The Google crawler doesn't recognize text contained in images.
Make
sure that your TITLE and ALT tags are descriptive and accurate.
Check
for broken links and correct HTML.
If
you decide to use dynamic pages (i.e., the URL contains a '?' character), be
aware that not every search engine spider crawls dynamic pages as well as
static pages. It helps to keep the parameters short and the number of them
small.
Keep
the links on a given page to a reasonable number (fewer than 100).
Technical
Guidelines:
Use
a text browser such as Lynx to examine your site, because most search engine
spiders see your site much as Lynx would. If fancy features such as
Javascript, cookies, session ID's, frames, DHTML, or Flash keep you from
seeing all of your site in a text browser, then search engine spiders may
have trouble crawling your site.
Allow
search bots to crawl your sites without session ID's or arguments that track
their path through the site. These techniques are useful for tracking
individual user behavior, but the access pattern of bots is entirely
different. Using these techniques may result in incomplete indexing of your
site, as bots may not be able to eliminate URLs that look different but
actually point to the same page.
Make
sure your web server supports the If-Modified-Since HTTP header. This
feature allows your web server to tell Google whether your content has
changed since we last crawled your site. Supporting this feature saves you
bandwidth and overhead.
Make
use of the robots.txt file on your web server. This file tells crawlers
which directories can or cannot be crawled. Make sure it's current for your
site so that you don't accidentally block the Googlebot crawler.
If
your company buys a content management system, make sure that the system can
export your content so that search engine spiders can crawl your site.
When
your site is ready:
Once
your site is online, submit it to Google.
Make
sure all the sites that should know about your pages are aware your site is
online.
Submit
your site to relevant directories such as the Open Directory Project and
Yahoo.
Periodically
review Google's Webmaster section for more information.
Quality
Guidelines - Basic principles:
Make
pages for users, not for search engines. Don't deceive your users, or
present different content to search engines than you display to users.
Avoid
tricks intended to improve search engine rankings. A good rule of thumb is
whether you'd feel comfortable explaining what you've done to a website that
competes with you. Another useful test is to ask, "Does this help my
users? Would I do this if search engines didn't exist?"
Don't
participate in link schemes designed to increase your site's ranking or
PageRank. In particular, avoid links to web spammers or "bad
neighborhoods" on the web as your own ranking may be affected adversely
by those links.
Don't
use unauthorized computer programs to submit pages, check rankings, etc.
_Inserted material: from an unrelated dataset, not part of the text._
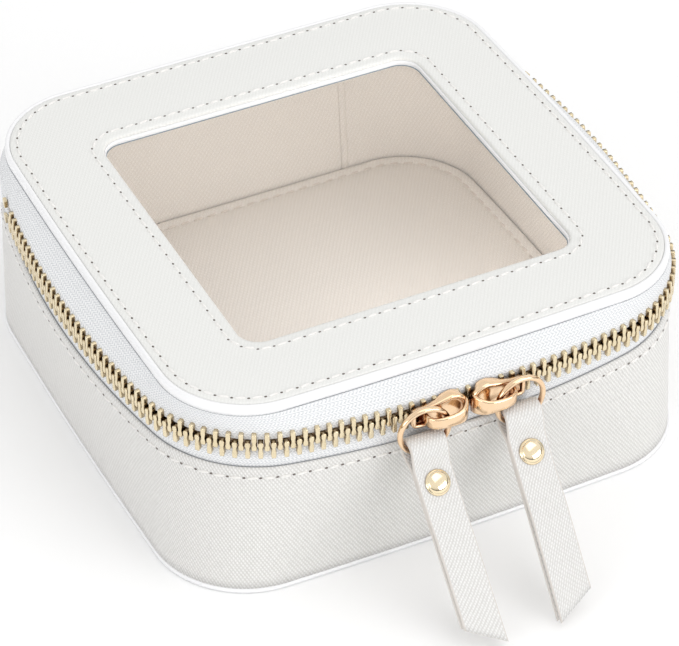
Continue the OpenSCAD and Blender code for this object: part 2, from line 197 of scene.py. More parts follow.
def running(points, wrap=False):
    """Distance along a row of points, from its first."""
    if wrap:
        points = np.vstack([points, points[:1]])
    steps = np.linalg.norm(np.diff(points, axis=0), axis=1)
    return np.concatenate([[0], np.cumsum(steps)])


def make_mesh(name, verts, faces, grain=None, smooth=True):
    """Mesh from points in millimetres; grain gives each face corner its place in the leather's grain."""
    data = bpy.data.meshes.new(name)
    data.from_pydata((np.array(verts, float) * MM).tolist(), [], faces)
    if grain is not None:
        layer = data.attributes.new("grain", "FLOAT_VECTOR", "CORNER")
        flat = np.zeros((len(data.loops), 3), np.float32)
        flat[:, :2] = np.array(grain, np.float32)
        layer.data.foreach_set("vector", flat.ravel())
    work = bmesh.new()
    work.from_mesh(data)
    bmesh.ops.recalc_face_normals(work, faces=work.faces)
    work.to_mesh(data)
    work.free()
    data.polygons.foreach_set("use_smooth", [smooth] * len(data.polygons))
    data.update()
    obj = bpy.data.objects.new(name, data)
    bpy.context.scene.collection.objects.link(obj)
    return obj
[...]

Such programs consume computing resources and violate our terms of service.
Google does not recommend the use of products such as WebPosition Gold™
that send automatic or programmatic queries to Google.
Quality
Guidelines - Specific recommendations:
Avoid
hidden text or hidden links.
Don't
employ cloaking or sneaky redirects.
Don't
send automated queries to Google.
Don't
load pages with irrelevant words.
Don't
create multiple pages, subdomains, or domains with substantially duplicate
content.
Avoid
"doorway" pages created just for search engines, or other
"cookie cutter" approaches such as affiliate programs with little
or no original content.
These quality guidelines cover the most common forms of deceptive or manipulative behavior, but Google may respond negatively to other misleading practices not listed here, (e.g. tricking users by registering misspellings of well-known web sites. It's not safe to assume that just because a specific deceptive technique isn't included on this page, Google approves of it. Webmasters who spend their energies upholding the spirit of the basic principles listed above will provide a much better user experience and subsequently enjoy better ranking than those who spend their time looking for loopholes they can exploit.